Today, the wave is often seen during sports events, sometimes during a lull in the action on the field when the spectators want to amuse themselves. There is some controversy as to when the wave is appropriate to perform during a sporting event. Many fans feel that the wave should not be performed in important situations during the game.

Prior to the redevelopment of the Melbourne Cricket Ground between 2002 and 2006, spectators seated in the Members' Stand (reserved for members of the Melbourne Cricket Club) would refuse to engage in the wave, and would be booed by other spectators at the ground, before the wave would resume on the other side of the stand. Sociologist John Carroll described the practice of "booing the Members" as dismissive of any claim to authority or superior social status on the members' part, although good-natured and based on the egalitarian nature of watching sports. (As a postscript to the "booing the Members" phenomenon, even when the Members stand was closed due to the reconstruction work, the crowd would still boo, despite the Members' stand being completely empty. When waves were banned (see below), large sections of the Members participated in the protest waves.) Such a feature is also observed at Lord's, another cricket ground, where the Members in that arena also rarely participate and are booed by the crowd.

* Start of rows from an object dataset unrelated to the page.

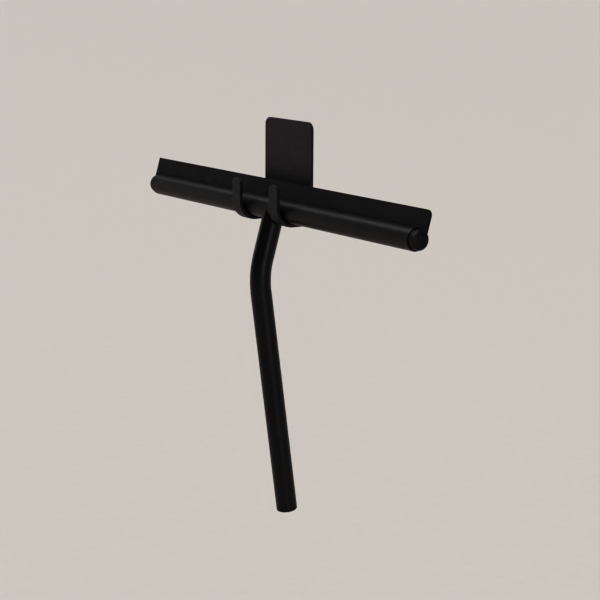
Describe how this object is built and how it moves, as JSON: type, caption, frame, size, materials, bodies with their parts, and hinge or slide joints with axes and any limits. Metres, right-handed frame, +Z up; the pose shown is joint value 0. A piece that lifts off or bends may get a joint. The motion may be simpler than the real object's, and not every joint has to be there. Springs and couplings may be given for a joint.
{
  "type": "shower squeegee with wall holder",
  "caption": "Matt black shower squeegee with a round tubular head, a soft blade and a bent tube handle, hanging on a two-prong adhesive wall holder.",
  "frame": {"origin": "on the adhesive pad's back face, which is the wall plane, behind the middle of the wall plate's flat part", "axes": "+X to the right along the squeegee's head, +Y into the wall along the pad's outward normal, +Z up"},
  "size_m": [0.347, 0.0394, 0.2921],
  "materials": {
    "plate_coating": "matt powder coat",
    "adhesive_foam": "foam tape",
    "head_coating": "matt powder coat",
    "core_plastic": "extruded",
    "blade_silicone": "smooth silicone",
    "cap_plastic": "fine moulded grain",
    "handle_coating": "matt powder coat",
    "steel": "turned"
  },
  "bodies": {
    "holder": {"wall_plate": "plate_coating", "adhesive_pad": "adhesive_foam"},
    "squeegee": {"head_tube": "head_coating", "blade_core": "core_plastic", "silicone_blade": "blade_silicone", "end_cap_left": "cap_plastic", "end_cap_right": "cap_plastic", "handle_tube": "handle_coating", "neck_insert": "steel", "neck_screw": "steel", "saddle_washer": "steel", "handle_end_plug": "cap_plastic"}
  },
  "joints": [
    {"name": "lift_off", "type": "slide", "parent": "holder", "child": "squeegee", "axis": [0, -0.0262, 0.9997], "range_m": [0, 0.3]}
  ]
}
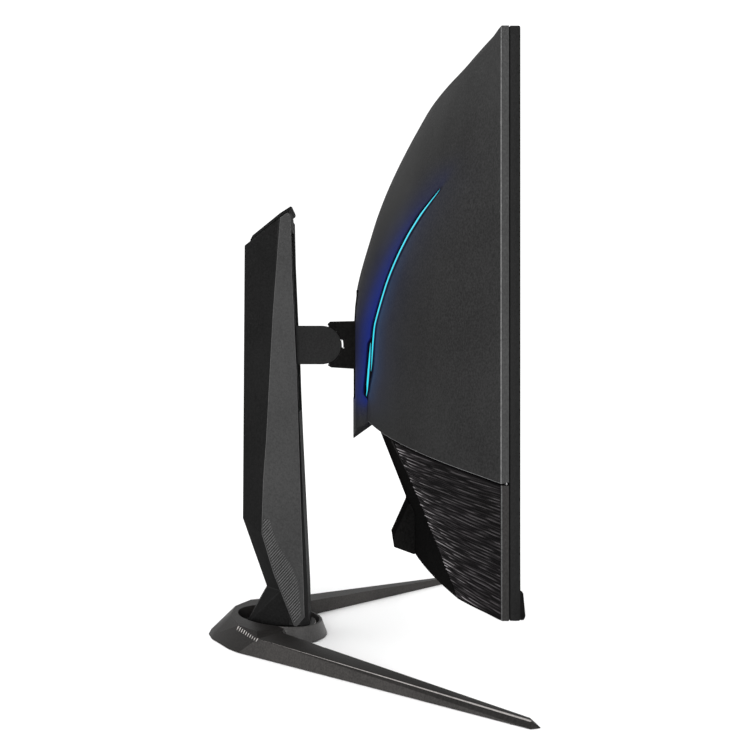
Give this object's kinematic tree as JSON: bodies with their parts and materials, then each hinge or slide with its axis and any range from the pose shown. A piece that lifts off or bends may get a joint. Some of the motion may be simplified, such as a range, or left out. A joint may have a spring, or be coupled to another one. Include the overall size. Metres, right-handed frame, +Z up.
{
  "type": "computer monitor",
  "caption": "Curved desktop monitor with a domed rear shell, a lit arc on its back, and a stand with swivel, height and tilt on two splayed feet.",
  "frame": {"origin": "on the desk, at the middle of the whole bounding box", "axes": "+Z up, the screen faces -Y, +X runs across the width, to the right of someone looking at the back"},
  "size_m": [0.612, 0.2626, 0.46],
  "materials": {
    "shell": "fine grain, dark grey",
    "textured": "black with streaky raised ridges",
    "black": "smooth black",
    "frame": "fine matt black",
    "panel": "anti-glare, switched off",
    "backlight": "white reflector and light guide",
    "light": "translucent, lit cyan",
    "steel": "plain",
    "board": "solder mask green",
    "column": "fine grain, near black",
    "trim": "fine grain, grey, hatched lower end",
    "base": "satin, brown-grey",
    "rubber": "soft black"
  },
  "bodies": {
    "base": {"base_hub": "base", "foot_left": "base", "foot_right": "base", "bearing_washer": "rubber", "pad_tip_right": "rubber", "pad_tip_left": "rubber", "pad_root_right": "rubber", "pad_root_left": "rubber", "pad_tail": "rubber"},
    "column": {"turntable": "base", "base_thumbscrew": "steel", "column_front_cover": "column", "column_rear_cover": "column", "column_panel_left": "trim", "column_panel_right": "trim", "column_cap": "column", "rail_left": "steel", "rail_right": "steel", "mast_plate": "steel", "spring_cylinder": "steel"},
    "carriage": {"carriage": "black", "arm": "column", "spring_rod": "steel", "tilt_pin": "steel", "tilt_washer_left": "steel", "tilt_washer_right": "steel"},
    "stick_base": {"joystick_plunger": "steel"},
    "stick_yoke": {"joystick_yoke": "frame"},
    "stick": {"joystick_cap": "black"},
    "power_key": {"power_button": "black"},
    "head": {"audio_jack": "steel", "backlight_chassis": "backlight", "bracket_cover": "black", "centre_plate": "black", "chin_trim": "black", "front_frame": "frame", "joystick_switch": "frame", "lcd_panel": "panel", "led_board_left": "board", "led_board_right": "board", "light_guide_left": "light", "light_guide_right": "light", "lower_cover_left": "textured", "lower_cover_right": "textured", "main_board": "board", "mount_frame": "steel", "power_board": "board", "power_jack": "steel", "rear_shell": "shell", "socket_hood": "black", "status_lens": "light", "tilt_bracket": "steel", "vesa_plate": "steel", "vesa_screw_1": "steel", "vesa_screw_2": "steel", "vesa_screw_3": "steel", "vesa_screw_4": "steel", "video_socket": "steel"}
  },
  "joints": [
    {"name": "swivel", "type": "hinge", "parent": "base", "child": "column", "pos_m": [0, 0.067, 0.006], "axis": [0, 0, 1], "range_deg": [-35, 35]},
    {"name": "height", "type": "slide", "parent": "column", "child": "carriage", "axis": [0, 0, 1], "range_m": [-0.042, 0.085]},
    {"name": "tilt", "type": "hinge", "parent": "carriage", "child": "head", "pos_m": [0, 0.0271, 0.2645], "axis": [-1, 0, 0], "range_deg": [-5, 20]},
    {"name": "stick_press", "type": "slide", "parent": "head", "child": "stick_base", "axis": [0, -1, 0], "range_m": [0, 0.0006], "stiffness_N_per_m": 500, "springref_m": -0.0004},
    {"name": "stick_updown", "type": "hinge", "parent": "stick_base", "child": "stick_yoke", "pos_m": [0.196, -0.07049, 0.116], "axis": [1, 0, 0], "range_deg": [-4, 4], "stiffness_Nm_per_rad": 0.03},
    {"name": "stick_leftright", "type": "hinge", "parent": "stick_yoke", "child": "stick", "pos_m": [0.196, -0.07049, 0.116], "axis": [0, 0, 1], "range_deg": [-4, 4], "stiffness_Nm_per_rad": 0.03},
    {"name": "power_press", "type": "slide", "parent": "head", "child": "power_key", "axis": [0, -1, 0], "range_m": [0, 0.001], "stiffness_N_per_m": 400, "springref_m": -0.0005}
  ]
}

Cricket Australia formally banned the wave at home games in 2007 on the grounds that liquids and other objects thrown in the air during the wave posed a danger. The move was not well-received and in some cases served to increase the prevalence of the wave at those games. In one such example, Adam Gilchrist, the Australian wicketkeeper, participated in the banned wave from the playing field.

=== Metrics ===

In 2002, Tamás Vicsek of the Eötvös Loránd University, Hungary along with his colleagues, analyzed videos of 14 waves at large Mexican football stadiums, developing a standard model of wave behavior (published in Nature). He found that it takes only the actions of a few dozen fans to trigger a wave. Once started, it usually rolls in a clockwise direction at a rate of about 12 m/s, or about 22 seats per second. At any given time the wave is about 15 seats wide. These observations appear to be applicable across different cultures and sports, though details vary in individual cases.

=== Records ===
During the 2010 Rally to Restore Sanity and/or Fear, an event hosted by comedy TV show hosts Jon Stewart and Stephen Colbert, about 210,000 people participated in a wave led by MythBusters hosts Jamie Hyneman and Adam Savage.

On 23 June 2019, during the Rocket League Championship Series (video game e-sports) Season 7 Finals at the Prudential Center in Newark, New Jersey, the audience set a new record for a longest continuous wave lasting for 28 minutes and 35 seconds. The previous record was 17 minutes and 14 seconds set by Tube and their fans at a concert at the Koshien Stadium in Nishinomiya, Japan on 23 September 2015.